OMB officials have been talking about the five management agenda items since May. Those discussions, and the fact that the effort is clearly placed within OMB, demonstrate an important focus from the administration on consistently pushing those initiatives instead of wandering, White said.
Earlier initiatives, such as the National Partnership for Reinventing Government started by Vice President Gore in 1993, lacked a specific focus, he said. And NPR also may have suffered because the Clinton administration separated the reform effort from OMB into a completely new organization, he said.
That does not mean NPR and other efforts did not make a difference at the agency level, said Jim Flyzik, vice chairman of the CIO Council and chief information officer at the Treasury Department. "There have been pockets of success in all the initiatives in the past," Flyzik said.
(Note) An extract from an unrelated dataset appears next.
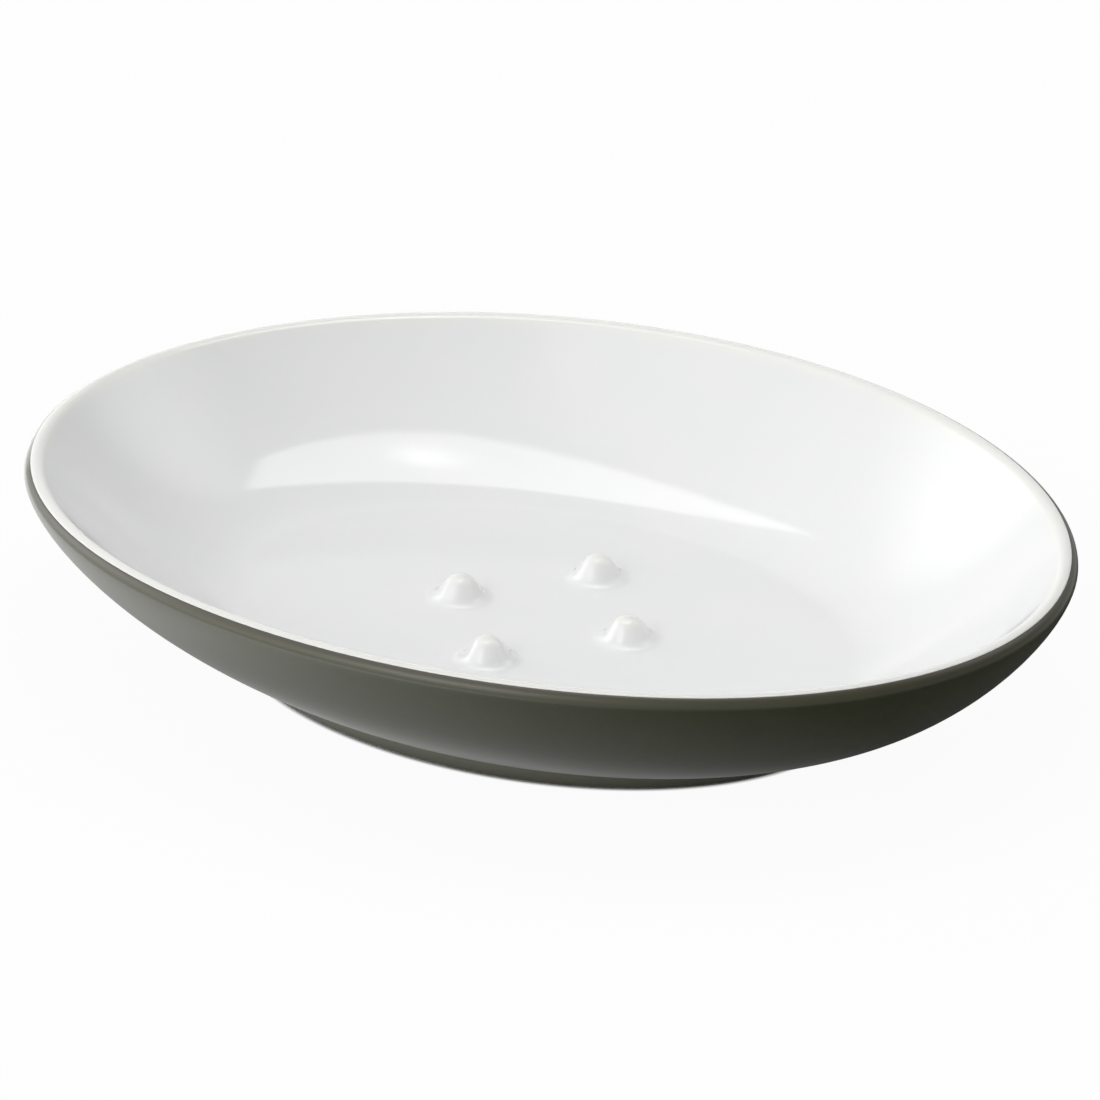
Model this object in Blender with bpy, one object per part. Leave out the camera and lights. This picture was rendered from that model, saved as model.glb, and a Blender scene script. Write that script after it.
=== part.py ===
"""Oval stoneware soap dish: a clay shell with four floor studs, glazed white inside and dark outside.

The long side runs along X, Z is up, and the origin is on the table under the middle of the dish.
All lengths are in metres.
"""
import math

import bmesh
import bpy
from mathutils import Vector

# Whole dish, measured over the glaze; the rim dips a little towards the two ends
dish_length = 0.1400
dish_width = 0.1069
end_rim_height = 0.0232
side_rim_height = 0.0246
lip_radius = 0.0015

# The outside leaves the foot level and stands upright under the lip; more rounding turns it up sooner
wall_rounding = 1.3
end_wall_power = 1.68
side_wall_power = 1.22

# Foot ring, and the recess that it goes round
foot_length = 0.0846
foot_width = 0.0614
foot_height = 0.0026
foot_fillet = 0.0010
foot_ring_width = 0.0042
recess_depth = 0.0020
recess_fillet = 0.0008

# Inside: a level floor, and a wall that curls up from it and runs into the lip at a slope
floor_length = 0.0830
floor_width = 0.0590
floor_height = 0.0066
bowl_slope = math.radians(48)

# Studs that keep the soap off the floor: a cross of four, turned a little from the dish's own axes
stud_height = 0.0032
stud_tip_radius = 0.0024
stud_flare_radius = 0.0022
stud_flank_angle = math.radians(55)
end_stud_reach = 0.0122
side_stud_reach = 0.0138
stud_cross_turn = math.radians(2.6)

# Glaze coats: the seat gap lies between a coat and the clay, and where two coats meet on the lip
glaze_thickness = 0.0004
seat_gap = 0.0003
bare_foot_band = 0.0004
parting_angle = math.radians(62)

# Facets
dish_segments = 64
wall_steps = 7
outer_lip_steps = 2
inner_lip_steps = 4
fillet_steps = 2
stud_segments = 16
stud_arc_steps = 3
sharp_edge_angle = math.radians(40)

half_length = dish_length / 2
half_width = dish_width / 2
half_foot_length = foot_length / 2
half_foot_width = foot_width / 2


def steps(first, last, count):
    """Evenly spaced values from first to last, both included."""
    return [first + (last - first) * step / count for step in range(count + 1)]


def oval_loop(long_reach, short_reach, end_height, side_height):
    """Points of one oval, higher or lower at its ends than at its sides."""
    loop = []
    for step in range(dish_segments):
        angle = 2 * math.pi * step / dish_segments
        along = math.cos(angle)
        across = math.sin(angle)
        height = end_height * along**2 + side_height * across**2
        loop.append(Vector((long_reach * along, short_reach * across, height)))
    return loop


def lip_loop(angle):
    """One oval on the round of the lip: 0 faces outwards, a quarter turn is the crest."""
    outwards = lip_radius * math.cos(angle) - lip_radius
    upwards = lip_radius * math.sin(angle) - lip_radius
    return oval_loop(half_length + outwards, half_width + outwards,
                     end_rim_height + upwards, side_rim_height + upwards)


def outer_profile(foot_reach, lip_reach, lip_height, power):
    """Reach and height up the outside, from the foot's fillet to the lip, closer together at both."""
    profile = []
    for angle in steps(0, math.pi, wall_steps)[:-1]:
        rise = (1 - math.cos(angle)) / 2
        spring = 1 - (1 - rise)**wall_rounding
        profile.append((foot_reach + (lip_reach - foot_reach) * spring**(1 / power),
                        foot_height + (lip_height - foot_height) * rise))
    return profile


def bowl_profile(floor_reach, lip_reach, lip_height):
    """Reach and height up the inside, from the floor to the lip, which it meets at the bowl's slope."""
    power = math.tan(bowl_slope) * (lip_reach - floor_reach) / (lip_height - floor_height)
    profile = []
    for angle in steps(0, math.pi, wall_steps)[:-1]:
        rise = (1 - math.cos(angle)) / 2
        profile.append((floor_reach + (lip_reach - floor_reach) * rise**(1 / power),
                        floor_height + (lip_height - floor_height) * rise))
    return profile


def wall_loops(end_profile, side_profile):
    """Ovals up a wall that has one profile at its ends and another at its sides."""
    loops = []
    for (end_reach, end_height), (side_reach, side_height) in zip(end_profile, side_profile):
        loops.append(oval_loop(end_reach, side_reach, end_height, side_height))
    return loops


def outer_loops():
    """The finished outside, from the bare band at the foot up to the parting line on the lip."""
    loops = [oval_loop(half_foot_length, half_foot_width, bare_foot_band, bare_foot_band)]
    for angle in steps(0, math.pi / 2, fillet_steps)[:-1]:
        outwards = foot_fillet * (1 - math.cos(angle))
        height = foot_height - foot_fillet * (1 - math.sin(angle))
        loops.append(oval_loop(half_foot_length + outwards, half_foot_width + outwards, height, height))
    end_profile = outer_profile(half_foot_length + foot_fillet, half_length, end_rim_height - lip_radius,
                                end_wall_power)
    side_profile = outer_profile(half_foot_width + foot_fillet, half_width, side_rim_height - lip_radius,
                                 side_wall_power)
    loops += wall_loops(end_profile, side_profile)
    half_parting = seat_gap / lip_radius / 2
    loops += [lip_loop(angle) for angle in steps(0, parting_angle - half_parting, outer_lip_steps)]
    return loops


def bowl_loops():
    """The finished inside, from the parting line on the lip down to the edge of the level floor."""
    half_parting = seat_gap / lip_radius / 2
    lip_end = math.pi / 2 + bowl_slope
    inset = lip_radius * (1 - math.cos(lip_end))
    drop = lip_radius * (1 - math.sin(lip_end))
    loops = [lip_loop(angle) for angle in steps(parting_angle + half_parting, lip_end, inner_lip_steps)]
    end_profile = bowl_profile(floor_length / 2, half_length - inset, end_rim_height - drop)
    side_profile = bowl_profile(floor_width / 2, half_width - inset, side_rim_height - drop)
    return loops + wall_loops(end_profile, side_profile)[::-1]


def recess_loops():
    """The finished underside within the foot ring, from its level ceiling out to the bare band."""
    loops = []
    for angle in steps(math.pi / 2, 0, fillet_steps):
        inwards = foot_ring_width + recess_fillet * (1 - math.cos(angle))
        height = recess_depth - recess_fillet * (1 - math.sin(angle))
        loops.append(oval_loop(half_foot_length - inwards, half_foot_width - inwards, height, height))
    loops.append(oval_loop(half_foot_length - foot_ring_width, half_foot_width - foot_ring_width,
                           bare_foot_band, bare_foot_band))
    return loops


def foot_loops():
    """The two edges of the standing face, inner edge first."""
    inner = oval_loop(half_foot_length - foot_ring_width, half_foot_width - foot_ring_width, 0, 0)
    outer = oval_loop(half_foot_length, half_foot_width, 0, 0)
    return [inner, outer]


def stud_profile():
    """Radius and height above the floor of a stud: a concave flare, a straight flank, a round tip."""
    arcs = (stud_tip_radius + stud_flare_radius) * (1 - math.cos(stud_flank_angle))
    flank = (stud_height - arcs) / math.sin(stud_flank_angle)
    tip_edge = stud_tip_radius * math.sin(stud_flank_angle)
    flare_edge = tip_edge + flank * math.cos(stud_flank_angle)
    foot_radius = flare_edge + stud_flare_radius * math.sin(stud_flank_angle)

    profile = []
    for angle in steps(0, stud_flank_angle, stud_arc_steps):
        radius = foot_radius - stud_flare_radius * math.sin(angle)
        profile.append((radius, stud_flare_radius * (1 - math.cos(angle))))
    for angle in steps(stud_flank_angle, 0, stud_arc_steps)[:-1]:
        height = stud_height - stud_tip_radius * (1 - math.cos(angle))
        profile.append((stud_tip_radius * math.sin(angle), height))
    return profile


def stud_places():
    """Centres of the four studs on the floor, each a quarter turn on from the last."""
    places = []
    for number, reach in enumerate((end_stud_reach, side_stud_reach) * 2):
        angle = stud_cross_turn + number * math.pi / 2
        places.append(Vector((reach * math.cos(angle), reach * math.sin(angle), floor_height)))
    return places


def new_verts(bm, points):
    return [bm.verts.new(point) for point in points]


def loft(bm, loops):
    """Quads from each loop of vertices to the next, turning with them."""
    for lower, upper in zip(loops, loops[1:]):
        for index in range(len(lower)):
            after = (index + 1) % len(lower)
            bm.faces.new((lower[index], lower[after], upper[after], upper[index]))


def loop_edges(bm, loop):
    """The edges that join a loop's vertices in turn, made where they are missing."""
    edges = []
    for index, vert in enumerate(loop):
        after = loop[(index + 1) % len(loop)]
        edges.append(bm.edges.get((vert, after)) or bm.edges.new((vert, after)))
    return edges


def add_stud(bm, centre):
    """One stud on its centre, open below; gives back the edges of its foot."""
    rings = []
    for radius, height in stud_profile():
        points = []
        for step in range(stud_segments):
            angle = 2 * math.pi * step / stud_segments
            points.append(centre + Vector((radius * math.cos(angle), radius * math.sin(angle), height)))
        rings.append(new_verts(bm, points))
    loft(bm, rings)
    apex = bm.verts.new(centre + Vector((0, 0, stud_height)))
    for index, vert in enumerate(rings[-1]):
        bm.faces.new((vert, rings[-1][(index + 1) % stud_segments], apex))
    return loop_edges(bm, rings[0])


def add_floor(bm, edge_loop):
    """The level floor inside edge_loop, with the studs standing up out of it."""
    outline = loop_edges(bm, edge_loop)
    for centre in stud_places():
        outline += add_stud(bm, centre)
    bmesh.ops.triangle_fill(bm, use_beauty=True, edges=outline, normal=(0, 0, 1))


def sink(bm, depth):
    """Move the whole surface inwards by depth, square to its faces."""
    bm.normal_update()
    moves = [(vert, vert.normal * depth * vert.calc_shell_factor()) for vert in bm.verts]
    for vert, move in moves:
        vert.co -= move


def ceramic_material(name, colour, roughness):
    material = bpy.data.materials.new(name)
    material.use_nodes = True
    shader = material.node_tree.nodes["Principled BSDF"]
    shader.inputs["Base Color"].default_value = (*colour, 1)
    shader.inputs["Roughness"].default_value = roughness
    shader.inputs["Metallic"].default_value = 0
    return material


def add_object(name, bm, material):
    mesh = bpy.data.meshes.new(name)
    bm.to_mesh(mesh)
    bm.free()
    mesh.shade_smooth()
    mesh.set_sharp_from_angle(angle=sharp_edge_angle)
    mesh.materials.append(material)
    piece = bpy.data.objects.new(name, mesh)
    bpy.context.scene.collection.objects.link(piece)
    return piece


def add_coat(name, bm, material):
    """A glaze coat: the finished surface given its thickness towards the clay."""
    coat = add_object(name, bm, material)
    solidify = coat.modifiers.new("glaze thickness", "SOLIDIFY")
    solidify.thickness = glaze_thickness
    solidify.offset = -1
    solidify.use_even_offset = True


def build_clay():
    """The fired clay: the finished surface sunk by a coat and its seat gap, and a bare foot."""
    bm = bmesh.new()
    recess = [new_verts(bm, loop) for loop in recess_loops()]
    foot = [new_verts(bm, loop) for loop in foot_loops()]
    outside = [new_verts(bm, loop) for loop in outer_loops()]
    bowl = [new_verts(bm, loop) for loop in bowl_loops()]
    loft(bm, recess + foot + outside + bowl)
    bm.faces.new(reversed(recess[0]))
    add_floor(bm, bowl[-1])
    sink(bm, glaze_thickness + seat_gap)
    for loop in foot:
        for vert in loop:
            vert.co.z = 0
    add_object("stoneware_body", bm, ceramic_material("bare stoneware", (0.62, 0.55, 0.46), 0.8))


def build_inner_glaze():
    bm = bmesh.new()
    bowl = [new_verts(bm, loop) for loop in bowl_loops()]
    loft(bm, bowl)
    add_floor(bm, bowl[-1])
    add_coat("inner_glaze", bm, ceramic_material("white gloss glaze", (0.86, 0.86, 0.85), 0.08))


def build_outer_glaze():
    bm = bmesh.new()
    loft(bm, [new_verts(bm, loop) for loop in outer_loops()])
    add_coat("outer_glaze", bm, ceramic_material("grey-green satin glaze", (0.085, 0.09, 0.07), 0.35))


def build_base_glaze():
    bm = bmesh.new()
    recess = [new_verts(bm, loop) for loop in recess_loops()]
    loft(bm, recess)
    bm.faces.new(reversed(recess[0]))
    add_coat("base_glaze", bm, ceramic_material("grey-green base glaze", (0.085, 0.09, 0.07), 0.35))


for existing in list(bpy.data.objects):
    bpy.data.objects.remove(existing)
build_clay()
build_inner_glaze()
build_outer_glaze()
build_base_glaze()
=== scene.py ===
"""Oval stoneware soap dish, white inside and dark grey-green outside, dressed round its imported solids.

The long side runs along X, Z is up, and the origin is on the table under the middle of the dish.
All lengths are in metres.
"""
import math

import bmesh
import bpy
from mathutils import Matrix, Vector


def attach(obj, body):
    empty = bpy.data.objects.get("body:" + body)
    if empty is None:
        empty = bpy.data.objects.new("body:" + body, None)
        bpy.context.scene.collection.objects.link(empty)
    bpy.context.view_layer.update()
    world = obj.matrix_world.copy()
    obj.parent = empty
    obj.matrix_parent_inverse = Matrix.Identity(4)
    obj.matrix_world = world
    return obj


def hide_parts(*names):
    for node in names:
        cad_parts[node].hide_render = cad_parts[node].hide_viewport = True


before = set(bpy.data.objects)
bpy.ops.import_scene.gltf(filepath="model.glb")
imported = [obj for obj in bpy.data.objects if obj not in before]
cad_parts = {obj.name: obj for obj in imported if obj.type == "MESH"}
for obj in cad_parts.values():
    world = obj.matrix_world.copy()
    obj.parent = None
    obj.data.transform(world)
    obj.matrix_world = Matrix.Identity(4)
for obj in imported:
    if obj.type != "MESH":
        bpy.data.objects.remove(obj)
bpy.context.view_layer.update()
bpy.ops.object.select_all(action="DESELECT")


# Fired clay: the pressed stoneware shell, hidden under its glazes except on the foot ring's standing face,
# which is wiped clean before the firing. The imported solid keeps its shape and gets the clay's own grain.
clay_colour = "C9B79E"
clay_shade_colour = "B7A185"
iron_speck_colour = "6E5138"
clay_roughness = 0.85
clay_refraction = 1.5
clay_patch_size = 0.006
clay_grit_size = 0.0004
clay_grit_depth = 0.00008
clay_grit_strength = 0.5
iron_speck_spacing = 0.0016
iron_speck_share = 0.14
iron_speck_core = 0.6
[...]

Beyond the tight focus, a key difference in this agenda is that it is the first in which the president cites e-government as a specific initiative, with an OMB-led interagency task force that will release a set of quick-hit governmentwide initiatives later this month, Flyzik said. "But all of the reforms, in one way or another, will touch on technology."
Sen. Fred Thompson (R-Tenn.), ranking member of the Senate Governmental Affairs Committee, called the agenda "very impressive," pointing out the way it mirrors the committee's own focus over the past several years. And the administration's commitment to "supply the sustained interest that is so desperately needed" bodes well for a good partnership with Congress, said Rep. Stephen Horn (R-Calif.), chairman of the House Government Reform Committee's Subcommittee on Government Efficiency, Financial Management and Intergovernmental Relations.